__WORK REQUIRED__. Repeat the listing in full, exactly as it stands.

__DATA LINES__.
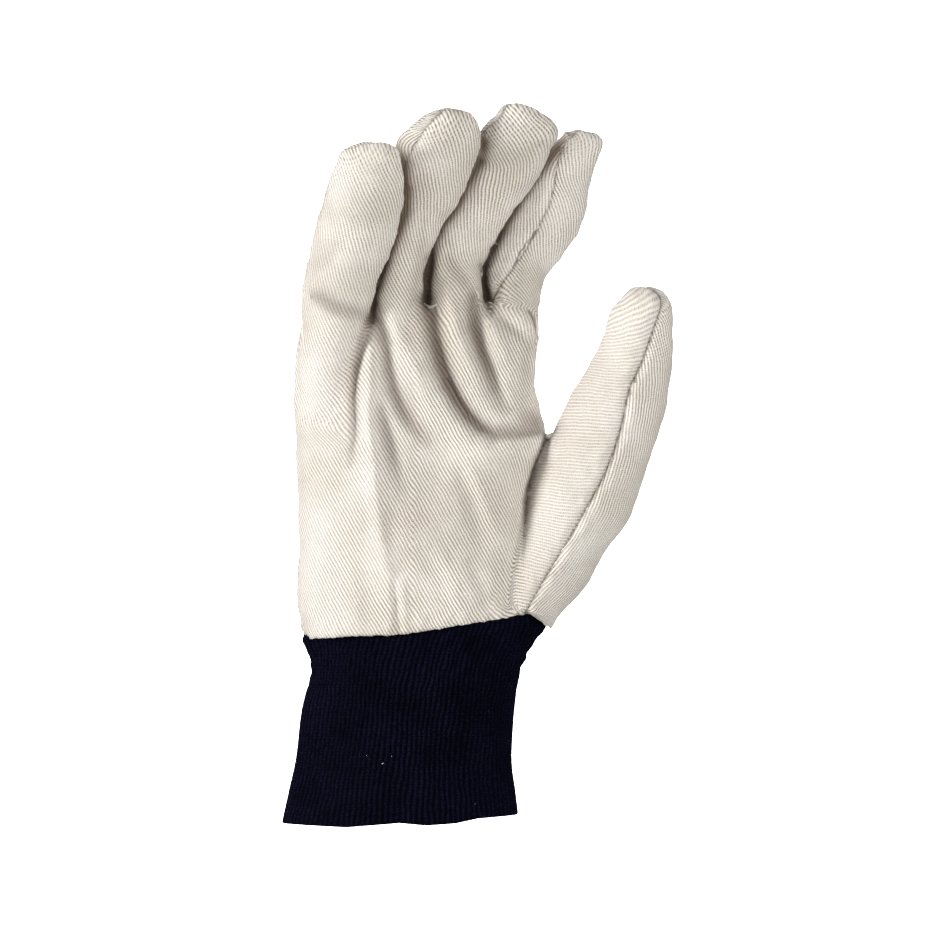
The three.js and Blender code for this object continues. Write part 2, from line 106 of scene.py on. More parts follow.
WRIST_SEAM = table(
    "across height",
    (-0.8, 1.015), (-0.42, 1.015), (-0.38, 0.965), (-0.16, 0.98), (0.02, 0.99), (0.25, 1.035),
    (0.54, 1.095), (0.63, 1.015), (1.0, 0.8),
)
HEM = table(
    "across rise",
    (-0.55, 0.015), (-0.24, 0.0), (0.0, 0.023), (0.12, 0.01), (0.25, 0.02), (0.35, 0.044), (0.55, 0.06),
)
CUFF = table(
    "height left right palm back",
    (-0.01, -0.531, 0.529, -0.54, 0.54),
    (0.28, -0.476, 0.506, -0.49, 0.49),
    (0.6, -0.437, 0.512, -0.465, 0.46),
    (0.82, -0.388, 0.53, -0.455, 0.45),
    (0.97, -0.408, 0.62, -0.4, 0.385),
    (1.04, -0.405, 0.655, -0.39, 0.375),
    (1.1, -0.4, 0.65, -0.39, 0.375),
)
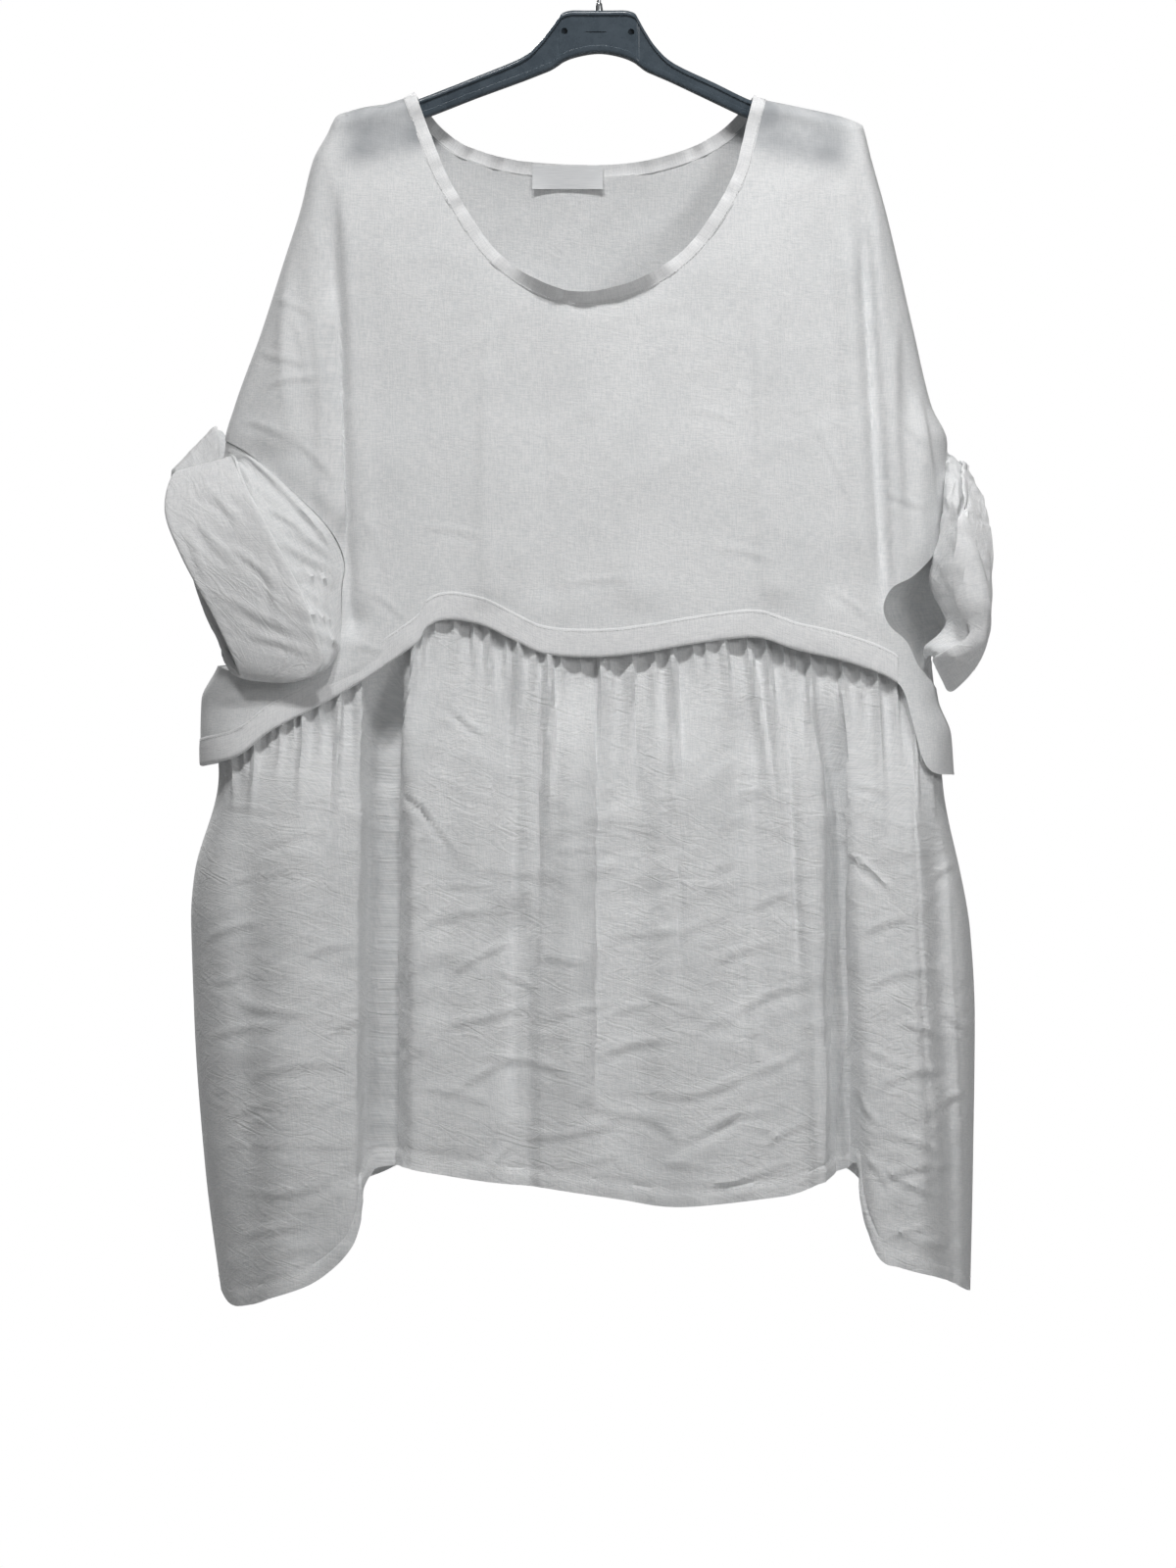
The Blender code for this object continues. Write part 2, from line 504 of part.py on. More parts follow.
def bodice_edges(side):
    """The panel's edge lines in order, each as a name and even points, anticlockwise from below."""
    front = side == FRONT
    hem = HEM_FRONT if front else HEM_BACK
    right_hole = ARMHOLE_RIGHT_FRONT if front else ARMHOLE_RIGHT_BACK[::-1]
    left_hole = ARMHOLE_LEFT_FRONT if front else ARMHOLE_LEFT_BACK[::-1]
    neck = NECK_FRONT if front else NECK_BACK[::-1]
    hem_left, hem_right = on_outline(hem[0][1], 0), on_outline(hem[-1][1], 1)
    under_right, over_right = on_outline(right_hole[0][1], 1), on_outline(right_hole[-1][1], 1)
    over_left, under_left = on_outline(left_hole[0][1], 0), on_outline(left_hole[-1][1], 0)
    tip_left, tip_right = SHOULDER_LEFT[-1], SHOULDER_RIGHT[0]
    neck_count = NECK_FRONT_COUNT if front else NECK_BACK_COUNT
    left_count = HOLE_LEFT_FRONT_COUNT if front else HOLE_COUNT
    return (
        ("hem", along_cloth(pinned(hem, hem_left, hem_right), HEM_COUNT, side)),
        ("side_right", outline_run(hem_right[1], under_right[1], 1, SIDE_COUNT)),
        ("hole_right", along(pinned(right_hole, under_right, over_right), HOLE_COUNT)),
        ("arm_right", outline_run(over_right[1], tip_right[1], 1, ARM_COUNT)),
        ("shoulder_right", along(SHOULDER_RIGHT, SHOULDER_COUNT)),
        ("neck", along_cloth(neck, neck_count, side, turn_ends=True)),
        ("shoulder_left", along(SHOULDER_LEFT, SHOULDER_COUNT)),
        ("arm_left", outline_run(tip_left[1], over_left[1], 0, ARM_COUNT)),
        ("hole_left", along(pinned(left_hole, over_left, under_left), left_count)),
        ("side_left", outline_run(under_left[1], hem_left[1], 0, SIDE_COUNT)),
    )


def band_columns(hem):
    """Which hem points the turned band runs over: all but the strip behind the right fold."""
    return [i for i in range(1, len(hem) - 1) if hem[i][0] < BAND_END_X]


def bodice_panel(side):
    """Points, faces and normals of a bodice panel, and the indices of each edge line."""
    edges = bodice_edges(side)
    outline, index = [], {}
    for name, line in edges:
        start = len(outline)
        outline.extend(line[:-1])
        index[name] = list(range(start, start + len(line)))
    outline = np.array(outline)
    index["side_left"][-1] = 0
    hem = outline[index["hem"]]
    inner_hem = hem[band_columns(hem)]
    band_rows = np.concatenate([inner_hem + (0, HEM_BAND_TALL), inner_hem + (0, HEM_BAND_TALL / 2)])
    close_rows = []
    strip = hem[len(inner_hem) + 1:-1]
    for rise in STRIP_ROWS:
        close_rows.append(strip + (0, rise))
    for line in (outline[index["shoulder_left"]], outline[index["shoulder_right"]]):
        for drop in SHOULDER_ROWS:
            close_rows.append(line - (0, drop))
    fine = []
    for line, column in (("arm_left", 0), ("side_left", 0), ("arm_right", 1), ("side_right", 1)):
        for z in outline[index[line]][1:-1, 1]:
            edge, fold = (float(hermite(BODY, z)[i]) for i in (column, column + 2))
            steps = TURN_STEPS_LOW if z < TURN_FINE_BELOW else TURN_STEPS
            fine.extend((edge + (fold - edge) * t, z) for t in steps)
            inward = 1 if column == 0 else -1
            fine.extend((fold + inward * past, z) for past in FOLD_COLUMNS)
    for z in np.arange(BODY[2][0], HEM_FRONT[0][1], -PANEL_STEP):
        fold_left, fold_right = (float(v) for v in hermite(BODY, z)[2:4])
        fine.extend((x, z) for x in (fold_left, fold_left + 10, fold_right - 10, fold_right))
        inner = np.arange(fold_left + PANEL_STEP, fold_right - 12, PANEL_ACROSS)
        fine.extend((x, z) for x in inner)
    close_rows = np.concatenate(close_rows)
    close_rows = close_rows[inside(outline, close_rows)
                            & (edge_distance(outline, close_rows) > OFF_EDGE_CLOSE)]
    fine = np.array(fine)
    above_band = fine[:, 1] > np.interp(fine[:, 0], *hem.T) + HEM_BAND_TALL + APART_CLOSE
    above_band |= fine[:, 0] > BAND_END_X
    off_edge = edge_distance(outline, fine) > OFF_EDGE_FINE
    fine = fine[inside(outline, fine) & off_edge & above_band]
    kept = thinned(close_rows, band_rows, APART_CLOSE)
    kept = thinned(fine, kept, APART_FINE)
    flat = np.concatenate([outline, kept])
    first, many = len(outline), len(inner_hem)
    band_lines = [(first + row * many + i, first + row * many + i + 1)
                  for row in (0, 1) for i in range(many - 1)]
    edge_loop = [list(range(len(outline)))]
    flat_out, _, faces, origin = delaunay_2d_cdt([tuple(p) for p in flat], band_lines,
                                                 edge_loop, 1, 1e-5, True)[:4]
    flat_out = np.array([tuple(p) for p in flat_out])
    faces = [face for face in faces
             if inside(outline, flat_out[list(face)].mean(axis=0)[None])[0]]
    order = {}
    for new, olds in enumerate(origin):
        for old in olds:
            order[old] = new
    index = {name: [order[i] for i in line] for name, line in index.items()}
    y = bodice(flat_out[:, 0], flat_out[:, 1], side)
    points = np.stack([flat_out[:, 0], y, flat_out[:, 1]], axis=1)
    seams = [index[name] for name in ("side_right", "arm_right", "shoulder_right",
                                      "shoulder_left", "arm_left", "side_left")]
    points[sum(seams, []), 1] = side * SEAM_GAP / 2
    if side == BACK:
        faces = [tuple(reversed(face)) for face in faces]
    normals = seam_normals(points, surface_normals(points, faces), seams)
    return points, [tuple(face) for face in faces], normals, index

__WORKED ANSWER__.
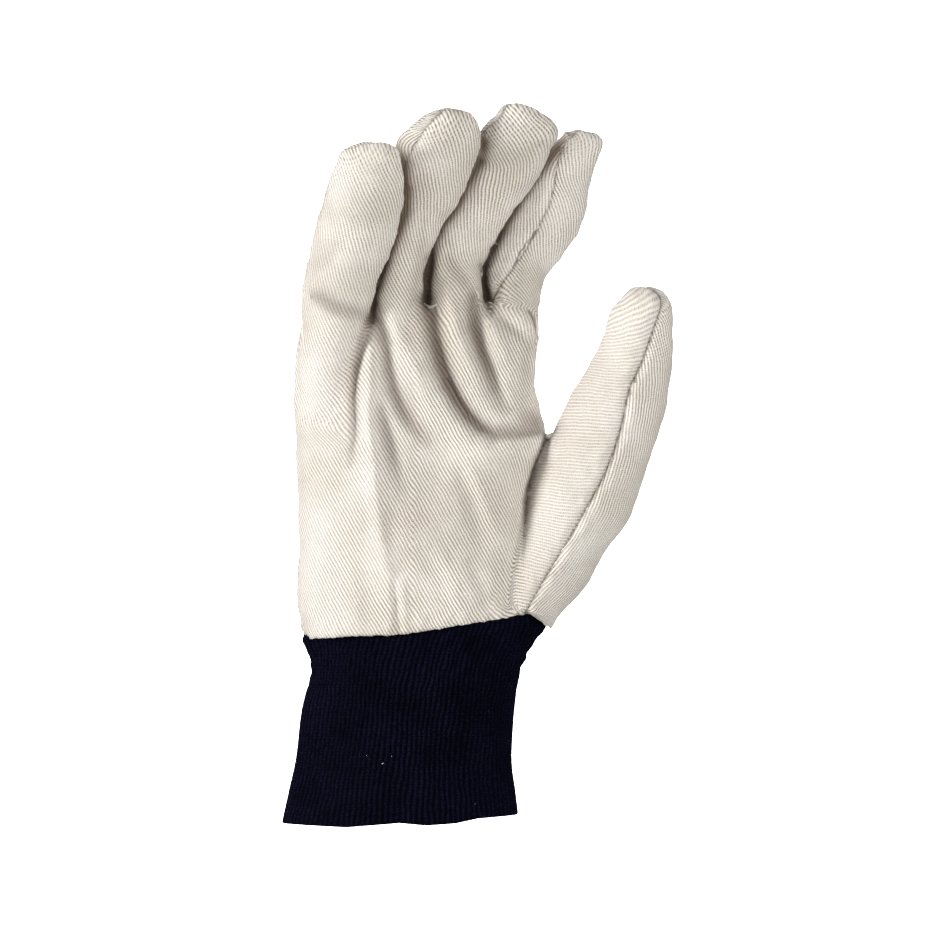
The three.js and Blender code for this object continues. Write part 2, from line 106 of scene.py on. More parts follow.
WRIST_SEAM = table(
    "across height",
    (-0.8, 1.015), (-0.42, 1.015), (-0.38, 0.965), (-0.16, 0.98), (0.02, 0.99), (0.25, 1.035),
    (0.54, 1.095), (0.63, 1.015), (1.0, 0.8),
)
HEM = table(
    "across rise",
    (-0.55, 0.015), (-0.24, 0.0), (0.0, 0.023), (0.12, 0.01), (0.25, 0.02), (0.35, 0.044), (0.55, 0.06),
)
CUFF = table(
    "height left right palm back",
    (-0.01, -0.531, 0.529, -0.54, 0.54),
    (0.28, -0.476, 0.506, -0.49, 0.49),
    (0.6, -0.437, 0.512, -0.465, 0.46),
    (0.82, -0.388, 0.53, -0.455, 0.45),
    (0.97, -0.408, 0.62, -0.4, 0.385),
    (1.04, -0.405, 0.655, -0.39, 0.375),
    (1.1, -0.4, 0.65, -0.39, 0.375),
)
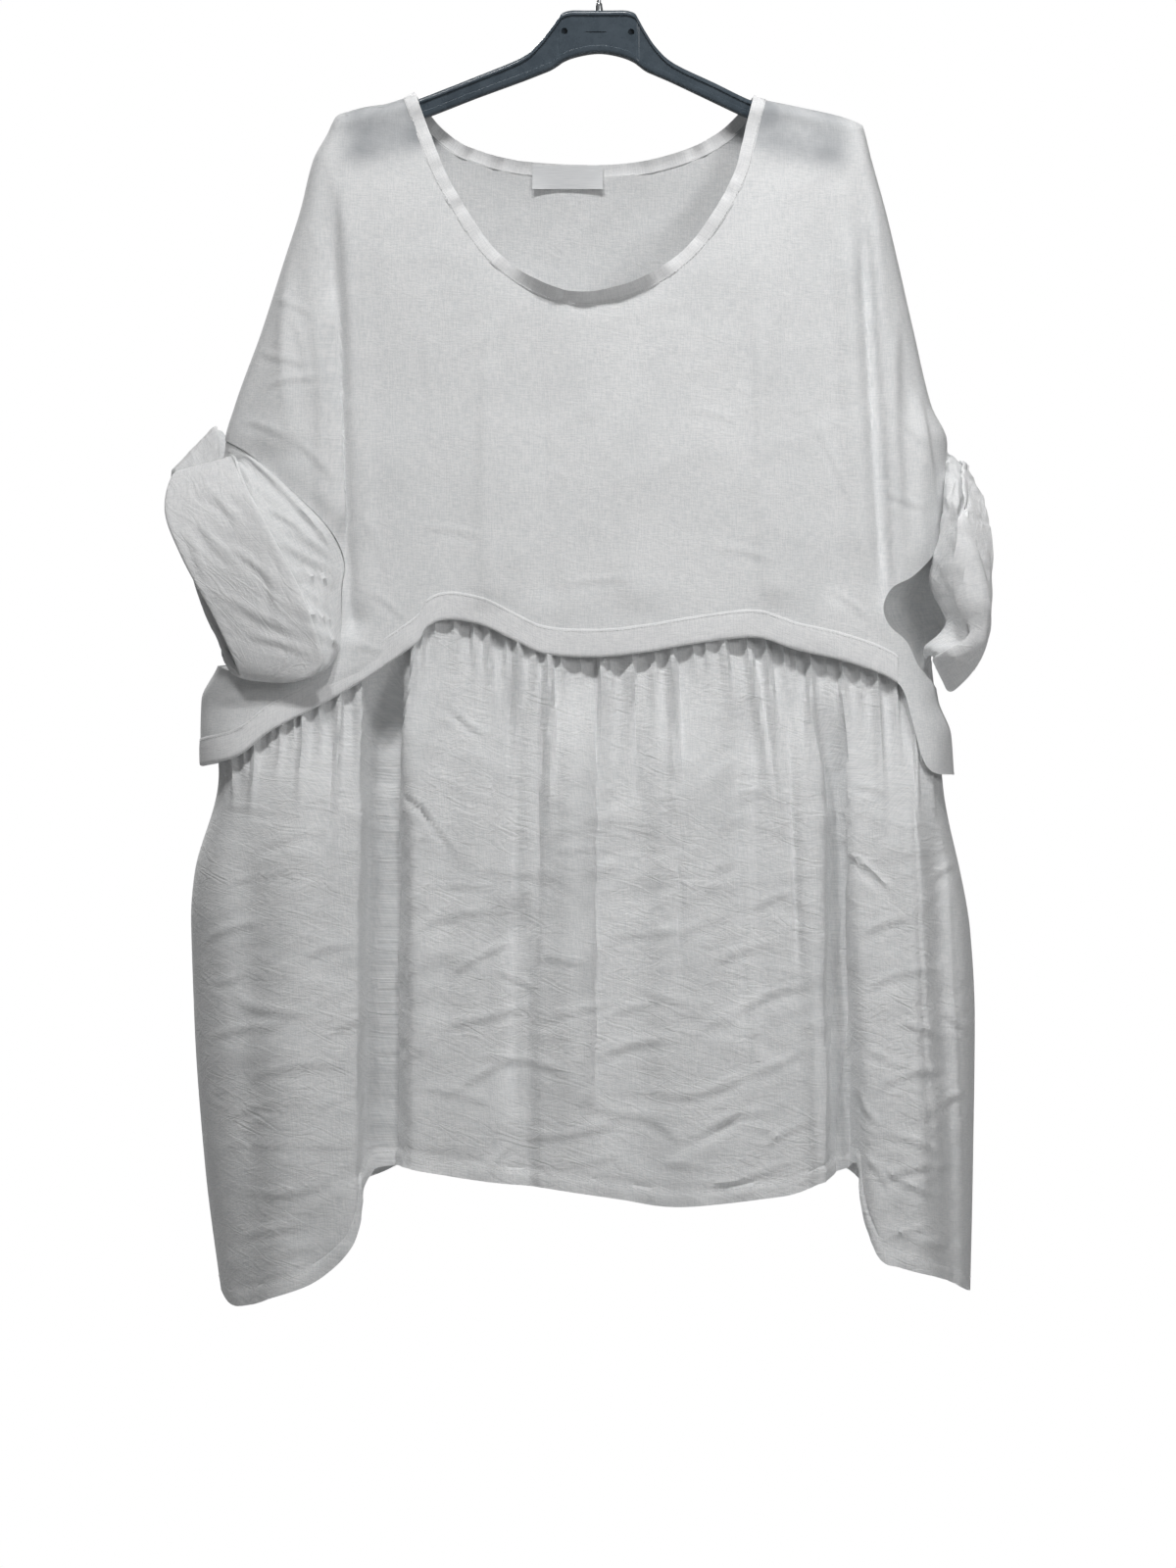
The Blender code for this object continues. Write part 2, from line 504 of part.py on. More parts follow.
def bodice_edges(side):
    """The panel's edge lines in order, each as a name and even points, anticlockwise from below."""
    front = side == FRONT
    hem = HEM_FRONT if front else HEM_BACK
    right_hole = ARMHOLE_RIGHT_FRONT if front else ARMHOLE_RIGHT_BACK[::-1]
    left_hole = ARMHOLE_LEFT_FRONT if front else ARMHOLE_LEFT_BACK[::-1]
    neck = NECK_FRONT if front else NECK_BACK[::-1]
    hem_left, hem_right = on_outline(hem[0][1], 0), on_outline(hem[-1][1], 1)
    under_right, over_right = on_outline(right_hole[0][1], 1), on_outline(right_hole[-1][1], 1)
    over_left, under_left = on_outline(left_hole[0][1], 0), on_outline(left_hole[-1][1], 0)
    tip_left, tip_right = SHOULDER_LEFT[-1], SHOULDER_RIGHT[0]
    neck_count = NECK_FRONT_COUNT if front else NECK_BACK_COUNT
    left_count = HOLE_LEFT_FRONT_COUNT if front else HOLE_COUNT
    return (
        ("hem", along_cloth(pinned(hem, hem_left, hem_right), HEM_COUNT, side)),
        ("side_right", outline_run(hem_right[1], under_right[1], 1, SIDE_COUNT)),
        ("hole_right", along(pinned(right_hole, under_right, over_right), HOLE_COUNT)),
        ("arm_right", outline_run(over_right[1], tip_right[1], 1, ARM_COUNT)),
        ("shoulder_right", along(SHOULDER_RIGHT, SHOULDER_COUNT)),
        ("neck", along_cloth(neck, neck_count, side, turn_ends=True)),
        ("shoulder_left", along(SHOULDER_LEFT, SHOULDER_COUNT)),
        ("arm_left", outline_run(tip_left[1], over_left[1], 0, ARM_COUNT)),
        ("hole_left", along(pinned(left_hole, over_left, under_left), left_count)),
        ("side_left", outline_run(under_left[1], hem_left[1], 0, SIDE_COUNT)),
    )


def band_columns(hem):
    """Which hem points the turned band runs over: all but the strip behind the right fold."""
    return [i for i in range(1, len(hem) - 1) if hem[i][0] < BAND_END_X]


def bodice_panel(side):
    """Points, faces and normals of a bodice panel, and the indices of each edge line."""
    edges = bodice_edges(side)
    outline, index = [], {}
    for name, line in edges:
        start = len(outline)
        outline.extend(line[:-1])
        index[name] = list(range(start, start + len(line)))
    outline = np.array(outline)
    index["side_left"][-1] = 0
    hem = outline[index["hem"]]
    inner_hem = hem[band_columns(hem)]
    band_rows = np.concatenate([inner_hem + (0, HEM_BAND_TALL), inner_hem + (0, HEM_BAND_TALL / 2)])
    close_rows = []
    strip = hem[len(inner_hem) + 1:-1]
    for rise in STRIP_ROWS:
        close_rows.append(strip + (0, rise))
    for line in (outline[index["shoulder_left"]], outline[index["shoulder_right"]]):
        for drop in SHOULDER_ROWS:
            close_rows.append(line - (0, drop))
    fine = []
    for line, column in (("arm_left", 0), ("side_left", 0), ("arm_right", 1), ("side_right", 1)):
        for z in outline[index[line]][1:-1, 1]:
            edge, fold = (float(hermite(BODY, z)[i]) for i in (column, column + 2))
            steps = TURN_STEPS_LOW if z < TURN_FINE_BELOW else TURN_STEPS
            fine.extend((edge + (fold - edge) * t, z) for t in steps)
            inward = 1 if column == 0 else -1
            fine.extend((fold + inward * past, z) for past in FOLD_COLUMNS)
    for z in np.arange(BODY[2][0], HEM_FRONT[0][1], -PANEL_STEP):
        fold_left, fold_right = (float(v) for v in hermite(BODY, z)[2:4])
        fine.extend((x, z) for x in (fold_left, fold_left + 10, fold_right - 10, fold_right))
        inner = np.arange(fold_left + PANEL_STEP, fold_right - 12, PANEL_ACROSS)
        fine.extend((x, z) for x in inner)
    close_rows = np.concatenate(close_rows)
    close_rows = close_rows[inside(outline, close_rows)
                            & (edge_distance(outline, close_rows) > OFF_EDGE_CLOSE)]
    fine = np.array(fine)
    above_band = fine[:, 1] > np.interp(fine[:, 0], *hem.T) + HEM_BAND_TALL + APART_CLOSE
    above_band |= fine[:, 0] > BAND_END_X
    off_edge = edge_distance(outline, fine) > OFF_EDGE_FINE
    fine = fine[inside(outline, fine) & off_edge & above_band]
    kept = thinned(close_rows, band_rows, APART_CLOSE)
    kept = thinned(fine, kept, APART_FINE)
    flat = np.concatenate([outline, kept])
    first, many = len(outline), len(inner_hem)
    band_lines = [(first + row * many + i, first + row * many + i + 1)
                  for row in (0, 1) for i in range(many - 1)]
    edge_loop = [list(range(len(outline)))]
    flat_out, _, faces, origin = delaunay_2d_cdt([tuple(p) for p in flat], band_lines,
                                                 edge_loop, 1, 1e-5, True)[:4]
    flat_out = np.array([tuple(p) for p in flat_out])
    faces = [face for face in faces
             if inside(outline, flat_out[list(face)].mean(axis=0)[None])[0]]
    order = {}
    for new, olds in enumerate(origin):
        for old in olds:
            order[old] = new
    index = {name: [order[i] for i in line] for name, line in index.items()}
    y = bodice(flat_out[:, 0], flat_out[:, 1], side)
    points = np.stack([flat_out[:, 0], y, flat_out[:, 1]], axis=1)
    seams = [index[name] for name in ("side_right", "arm_right", "shoulder_right",
                                      "shoulder_left", "arm_left", "side_left")]
    points[sum(seams, []), 1] = side * SEAM_GAP / 2
    if side == BACK:
        faces = [tuple(reversed(face)) for face in faces]
    normals = seam_normals(points, surface_normals(points, faces), seams)
    return points, [tuple(face) for face in faces], normals, index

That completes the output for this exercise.